Trout, eagles, otters and mink — even the less-desired invasive Asian long-horned beetle — have increasingly thrived at the 18-mile-long reservoir since its creation 80 years ago.

“Even the common loon, which is actually not so common in Massachusetts, lives here,” Read said. “Our goal is to have a multi-species, multi-age forest to attract a large range of species.”

The Quabbin Reservoir was created to supply a growing Boston with water, as the Wachusett Reservoir to the east was insufficient. Now, the Quabbin is the water source for 51 municipalities across the state. It accounts for 65 percent of the state’s water supply, Read said.
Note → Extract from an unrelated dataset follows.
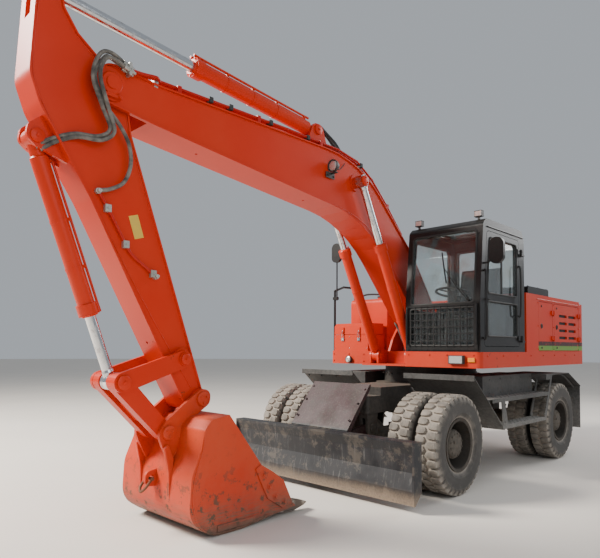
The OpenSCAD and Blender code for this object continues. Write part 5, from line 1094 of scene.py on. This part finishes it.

Its location was chosen mainly because of the high-elevation valley of the Swift River, where the force of gravity allows water to travel “down hill,” all the way to Boston through underground aqueducts.

Another factor in choosing the location was the state-owned forest land in the region.

The forests hugging the reservoir have led to its success in protecting and promoting nature, rather than just as a watering hole, Read said.

“The forests have been sort of a filter for the reservoir,” Read said. At the same time, he said, the surrounding woods make the Quabbin Reservoir an animal heaven. The area’s population also plays a role in making the Quabbin a significant ecological system in Massachusetts. If the reservoir were surrounded by larger cities like Worcester or Springfield, Read said, rather than towns like New Salem and Belchertown, it would not be this way.

“There’s this accidental wilderness we’ve created,” Read said. “The land has changed from largely farmland and agriculture in the early 1900s, to this forest-New England landscape.”

A particular success story to the change, described by Read as the “big one,” is the bald eagle population at the Quabbin Reservoir.

It was only in 1989 that the first nesting bald eagles appeared at the reservoir — and only in 2007 the bald eagle was taken off the Federal Endangered Species list — but now, sightings are common at the Quabbin.

There are now an average of 16 nesting bald eagles a year at the Quabbin Reservoir, and in 2018 there are 12 nests.

Considering that 68 territorial — or nesting — bald eagles were identified across all of Massachusetts in 2017, the Quabbin bald eagle population is a major success, Read said.

Obviously, fish in particular have thrived at the reservoir, Read said, which in turn helps the bald eagles — and even a few golden eagles — live there.

“Larger fish, largemouth bass, trout, it’s changed drastically” from the fish in the Swift River before the reservoir’s creation, Read said.

Moose footprints are easily found off the many trails surrounding the forest. In a more scarce encounter, a mountain lion was seen in 2011, Read said.

And along with a source of water for millions, and home for countless species, the Quabbin has become increasingly known as a recreational area.

“The creation of the watershed has had tremendous positive effects on the area,” said Troy Wall of the Massachusetts Executive Office of Energy and Environmental Affairs. “The creation of a natural resource provides invaluable habitat and ecosystems, and a high level of access for the public to benefit from with the numerous recreational opportunities available to them.”